Critics mainly argue that retrocausality is interpretive — it doesn't make new, testable predictions. However, recent work shows that TSVF can make unique predictions in weak measurements, distinguishing it from other interpretations.
🌌 Implications for Physics
If retrocausality proves to be the correct interpretation, the implications are fundamental:
For the EPR problem without nonlocality, retrocausality offers an elegant solution. Instead of entangled particles communicating instantaneously across distance, future measurement results “influence” initial conditions retroactively — explaining Bell correlations without superluminal action.
For free will, retrocausality poses difficult questions. If the future can influence the past, our “free” choices might be predetermined by future events.

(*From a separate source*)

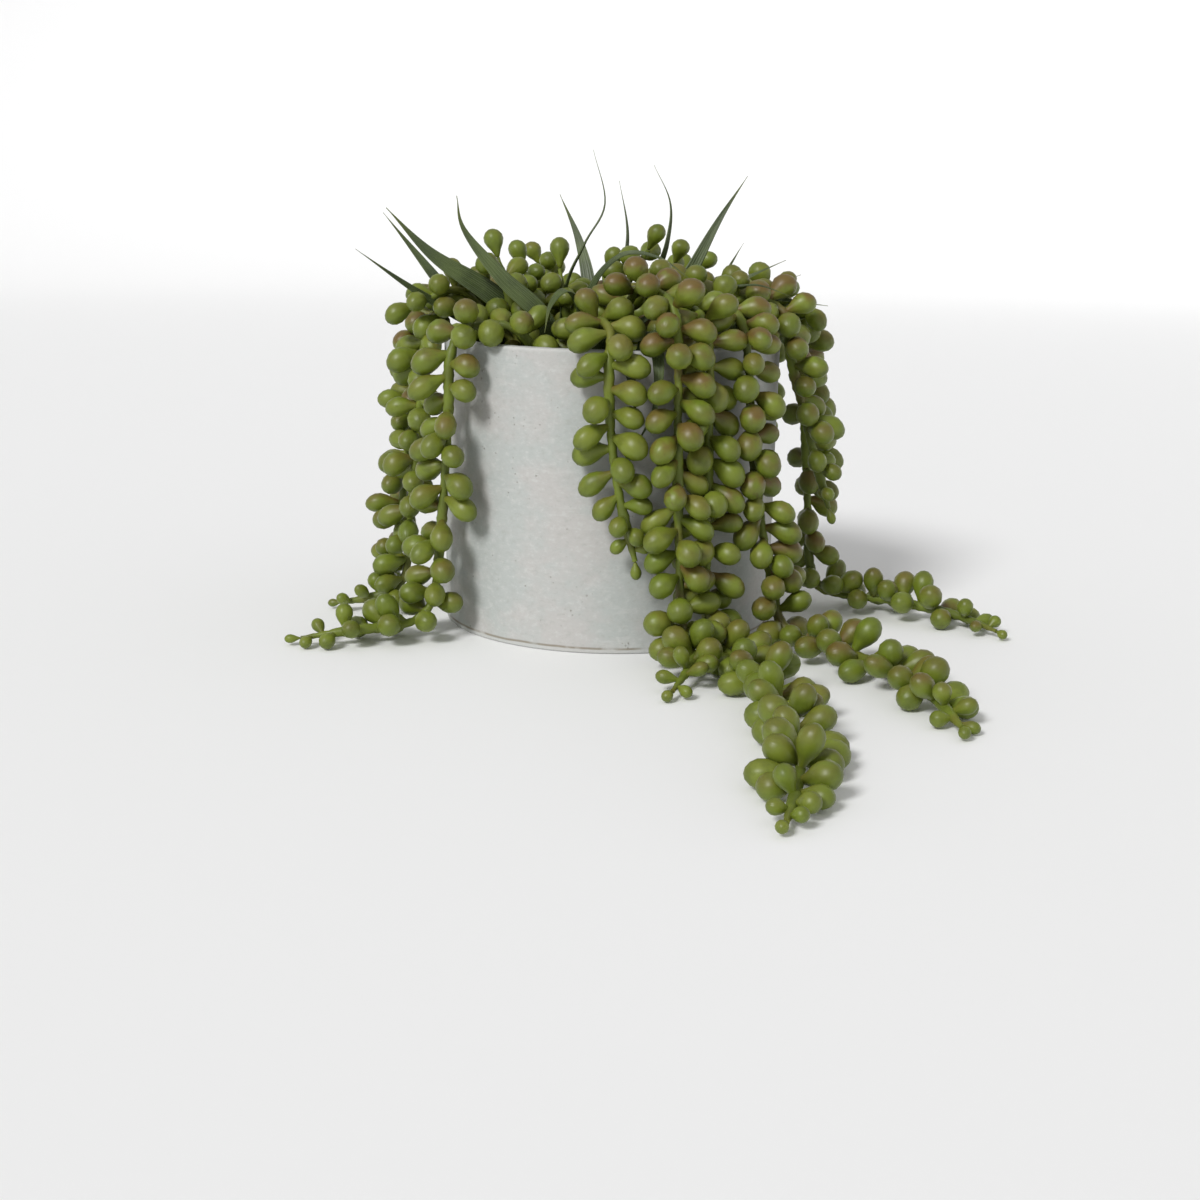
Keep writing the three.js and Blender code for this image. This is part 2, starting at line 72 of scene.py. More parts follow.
Inputs = Optional[dict[Union[int, str], Any]]
"""Values or sockets for a node's inputs, by place, identifier or name."""


class Sock:
    """An output socket that takes part in ordinary arithmetic, each step adding a Math node."""

    def __init__(self, canvas: "Canvas", node: bpy.types.Node, key: Union[int, str] = 0) -> None:
        """Wraps one output of a node.

        Args:
            canvas: The canvas that the node belongs to.
            node: The node.
            key: The output's place, identifier or name.
        """
        self.canvas = canvas
        self.node = node
        self.socket = find_socket(node.outputs, key)

    def out(self, key: Union[int, str]) -> "Sock":
        """Another output of the same node."""
        return Sock(self.canvas, self.node, key)

    def math(self, operation: str, *values: Any) -> "Sock":
        """A Math node on this value and others.

        Args:
            operation: The Math node's operation.
            values: Further numbers or sockets, in the node's own order.

        Returns:
            The node's result.
        """
        inputs = dict(enumerate((self, *values)))
        return self.canvas.node("ShaderNodeMath", {"operation": operation}, inputs)

    def reversed_math(self, operation: str, value: Any) -> "Sock":
        """A Math node with another value in front of this one."""
        return self.canvas.node("ShaderNodeMath", {"operation": operation}, {0: value, 1: self})

    def __add__(self, other: Any) -> "Sock":
        """Sum."""
        return self.math("ADD", other)

    def __radd__(self, other: Any) -> "Sock":
        """Sum with a number in front."""
        return self.reversed_math("ADD", other)

    def __sub__(self, other: Any) -> "Sock":
        """Difference."""
        return self.math("SUBTRACT", other)

    def __rsub__(self, other: Any) -> "Sock":
        """Difference from a number in front."""
        return self.reversed_math("SUBTRACT", other)

    def __mul__(self, other: Any) -> "Sock":
        """Product."""
        return self.math("MULTIPLY", other)

    def __rmul__(self, other: Any) -> "Sock":
        """Product with a number in front."""
        return self.reversed_math("MULTIPLY", other)

    def step(self, low: float, high: float) -> "Sock":
        """Runs smoothly from 0 at low to 1 at high.

        Args:
            low: Value that gives 0. It may be the larger one.
            high: Value that gives 1.

        Returns:
            The eased value.
        """
        inputs = {"Value": self, "From Min": low, "From Max": high, "To Min": 0.0, "To Max": 1.0}
        if low > high:
            inputs.update({"From Min": high, "From Max": low, "To Min": 1.0, "To Max": 0.0})
        return self.canvas.node("ShaderNodeMapRange", {"interpolation_type": "SMOOTHSTEP"}, inputs)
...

This doesn't necessarily mean determinism, but a deeper connection between present and future.
For quantum gravity, time-symmetric physics may hold the key. Huw Price argues that if we take time-symmetry seriously, quantum mechanics becomes more natural — and perhaps more compatible with general relativity, where time is a dimension without a privileged direction.
Retrocausality remains one of the most radical ideas in modern physics. It doesn't tell us we can travel to the past — but that perhaps the past and the future aren't as separate as we think. In the quantum world, time may not be a one-way street — but a landscape where cause and effect dance in every direction.